AKAI GX-95: Introduction

I bought this cassette deck about 10 years ago but I have used it only about 5 percent of the total time I dedicated to cassette listening. Why? Because I never liked how it sounded. I can hardly say this about any other decks that I previously had.

But is that bad? People on technical forums say it is. Some even swear by it. Some others are saying the reverse. I happened to be in both categories at the same time. Until I fixed the deck. Once I loaded a tape in its well and hit the play button, I was stunned. Mesmerized. I'm glad I didn't sell it because I had many occasions. Turns out it was a mechanical misalignment that was causing all the bad sound reproduction.

So here's me writing the first lines of this article about a deck that I considered worse than what people were talking on various forums out there. Even worse than some of the cheapest ones I had along the time. It was characterized by a very dull and boring sound. All that changed with the quick fix that I implemented. Well, it is not actually a fix per se but a part replacement by all means.

I always liked the electrical construction of this machine. Also, the mechanical block is of good quality. It was even shared by many other AKAI decks out there in a slightly altered form.

Let's go with the classical article approach then. Let's see the machine details and what I did to raise it back from the dead.

Article #2 | 08:15 PM Tuesday 28/01/2020

AKAI GX-95: Technical Data

This cassette deck has the following technical characteristics.

Track System4 track 2 channel stereo system
Tape Speed4.76 cm/sec ±1.0%
Wow and Flutter<0.028% WRMS
<0.04% (DIN 45500)
Frequency Response20 Hz - 19,000 Hz (±3dB) - Fe2O3 tape
20 Hz - 20,000 Hz (±3dB) - CrO2 tape
20 Hz - 21,000 Hz (±3dB) - Metal tape
Distortion<0.6% (1,000 Hz / 0 VU) - Metal tape
Signal to Noise RatioBetter than 59 dB - Metal tape
Heads1 x LC-OFC Super GX record head
1 x LC-OFC Super GX playback head
1 x ferrite erase head
Motors1 x FG servo DC motor for direct capstan drive
1 x DC motor for reel drive
1 x DC motor for mechanism operation
Power Voltage220 V, 240 V at 50/60 Hz
Dimensions / Weight154 mm (H), 460 mm (W), 350 mm (D) / 10.2 kg

Article #3 | 06:30 PM Saturday 15/02/2020

AKAI GX-95: Parts List

For the moment there is no need to replace parts in this cassette deck. But will keep this section here and will update it accordingly when the time will come.

Article #4 | 07:14 PM Saturday 15/02/2020

AKAI GX-95: Servicing the Mechanical Block

While electrically in very good working order, this deck had some nasty mechanical problems. Whatever cassette I tried, it was either skewing and ultimately destroying tape, or playing OKish but very dull. Even if I tried to adjust the azimuth. Turns out that the ceramic tape guidance armatures were broken and somebody repaired them with some kind of epoxy glue. Thus no matter how I tried to align the tape path, it was actually impossible. Furthermore, the nut that adjusts the supply side pinch roller axial position was bonded with the same epoxy.

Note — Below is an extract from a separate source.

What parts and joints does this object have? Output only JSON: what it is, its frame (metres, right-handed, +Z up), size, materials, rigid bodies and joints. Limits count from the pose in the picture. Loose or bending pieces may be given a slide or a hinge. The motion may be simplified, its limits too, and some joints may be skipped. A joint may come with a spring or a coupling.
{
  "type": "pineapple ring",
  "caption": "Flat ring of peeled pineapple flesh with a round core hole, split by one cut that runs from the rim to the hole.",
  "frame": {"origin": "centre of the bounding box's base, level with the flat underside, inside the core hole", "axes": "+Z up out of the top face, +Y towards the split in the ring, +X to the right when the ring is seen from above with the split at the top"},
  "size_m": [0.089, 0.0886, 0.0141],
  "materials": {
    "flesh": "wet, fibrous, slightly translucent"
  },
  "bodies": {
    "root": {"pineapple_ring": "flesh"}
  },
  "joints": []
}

This spells big trouble as the deck was totally useless, mechanics-wise. Thus I started a quest of hunting down a mechanical block from a dead or donor deck. Recently I managed to find what I was looking for but the price tag was a bit on the high side (about 80 E, shipping and handling included from Germany). Anyway, I'm happy that I finally found such mechanical block in good working condition. But as everything is relative, in this case, good working condition means that the tape path was intact and nobody messed up with the head alignment screws. However, the cam motor was totally broken. But there are a lot of small mechanical parts that can be salvaged. Take for instance the reel table motor which I used to fix the AKAI GX-F71 tape deck.

Anyway, I salvaged the entire sliding head block and two of the steel balls that the block slides on. In my deck, somebody lost two steel balls and the head block metallic plate could never be adjusted to be parallel to the mechanical block steel plate. That caused most of the head alignment problems. And also difficulties for the cam motor to operate the entire mechanism. I have also salvaged the pinch roller arms and the ceramic tape guide armatures. All of these have been transplanted onto my mechanical block.

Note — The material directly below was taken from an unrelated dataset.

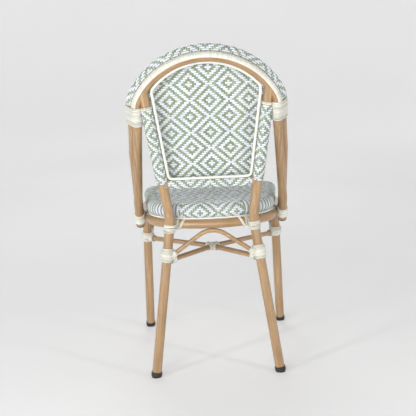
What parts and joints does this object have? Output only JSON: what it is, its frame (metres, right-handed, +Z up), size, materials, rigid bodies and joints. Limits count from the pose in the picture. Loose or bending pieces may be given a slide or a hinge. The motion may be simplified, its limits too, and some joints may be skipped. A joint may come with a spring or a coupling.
{
  "type": "stacking chair",
  "caption": "Rounded-back stacking chair with a bent tube frame in a cane look, woven seat and back, cord-lashed joints, crossed stretchers and domed feet.",
  "frame": {"origin": "centre of the bounding box's base, on the floor between the feet", "axes": "+X to the sitter's left, -Y the way the sitter faces, +Z up"},
  "size_m": [0.4406, 0.5509, 0.8801],
  "materials": {
    "tube": "painted, satin, cane look",
    "weave": "woven strand, white and sage green",
    "cord": "cream wound strand",
    "rubber": "matt black"
  },
  "bodies": {
    "root": {"hoop_rear": "tube", "hoop_front": "tube", "rear_leg_left": "tube", "rear_leg_right": "tube", "back_crossbar": "tube", "seat_ring": "tube", "seat_core_tube": "tube", "front_leg_left": "tube", "front_leg_right": "tube", "stretcher_long": "tube", "stretcher_short_rear": "tube", "stretcher_short_front": "tube", "rear_arch": "tube", "front_arch": "tube", "back_weave": "weave", "back_piping": "cord", "back_binding_band": "cord", "upright_tie_left": "cord", "upright_tie_right": "cord", "shoulder_wrap_left": "cord", "shoulder_wrap_right": "cord", "seat_weave": "weave", "seat_piping": "cord", "rear_leg_lashing_left": "cord", "rear_leg_lashing_right": "cord", "rear_stretcher_wrap_left": "cord", "rear_stretcher_wrap_right": "cord", "front_stretcher_wrap_left": "cord", "front_stretcher_wrap_right": "cord", "hoop_end_wrap_left": "cord", "hoop_end_wrap_right": "cord", "centre_wrap": "cord", "foot_glide_rear_left": "rubber", "foot_glide_rear_right": "rubber", "foot_glide_front_left": "rubber", "foot_glide_front_right": "rubber", "plug_rear_hoop_left": "rubber", "plug_rear_hoop_right": "rubber", "plug_front_hoop_left": "rubber", "plug_front_hoop_right": "rubber"}
  },
  "joints": []
}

Needless to say that I have dismantled everything and cleaned with either isopropyl alcohol (plastic parts) or acetone (metallic parts) and reapplied grease and Isoflex PDP 65 oil everywhere needed. I cleaned the flywheels of rubber residues. They were also dirty of some kind of unknown provenience yellowish greasy substance with a bad smell. Then I replaced the main transmission belt which powers the two capstans. Afterward, I installed the new cam belt and did the alignment as per the procedure described in the Service Manual.

Unfortunately, I took very few pictures because I was a bit overwhelmed by the amount of mechanical work involved in fixing this unit's issues. I'm not sure if I previously said it, but I'm not actually that comfortable working with mechanical assemblies. I'm more into electronics. But since I have no one to help me with the mechanical works, I had to learn everything on my own.

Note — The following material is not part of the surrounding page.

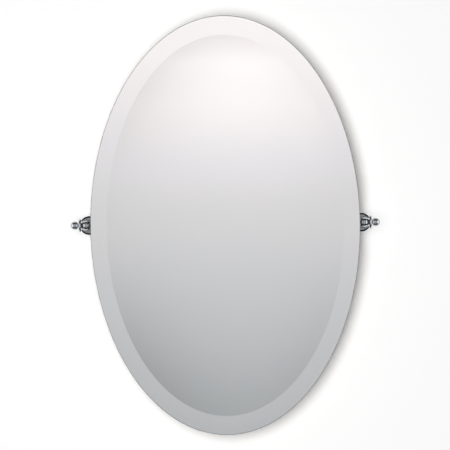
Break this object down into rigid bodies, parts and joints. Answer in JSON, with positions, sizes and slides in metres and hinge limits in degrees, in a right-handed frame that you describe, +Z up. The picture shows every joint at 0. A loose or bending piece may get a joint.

This is the mechanical block before servicing.

Viewing the mechanical block from above reveals the cam motor (leftmost side), the reel tables motor (center), and the direct drive capstan motor with the two flywheels (bottom side). The two trimmer resistors are used for electrical alignment of the cam motor operation.

Here are the two capstan flywheels already cleaned with acetone. There are some transparent friction washers that are easy to loose if you don't pay attention. The take-up capstan flywheel has magnets on both side: one side for the motor and the other side for the tachogenerator.

You can see here the take-up capstan motor tachogenerator PCB, the cam operations geared potentiometer, the reel tables DC motor, and the induction coils for the capstan motor itself.

Old belts are totally worn out. All of them have developed cracks and lost their elasticity. Because it was very brittle, I chipped the rubber of the idler tire when I removed it.

Now let's take a look at the parts that I replaced. Even though they are pretty much useless, I have mounted all of them on the donor mechanical block so that I won't loose them.

Head block plate and damaged tape guidance armatures.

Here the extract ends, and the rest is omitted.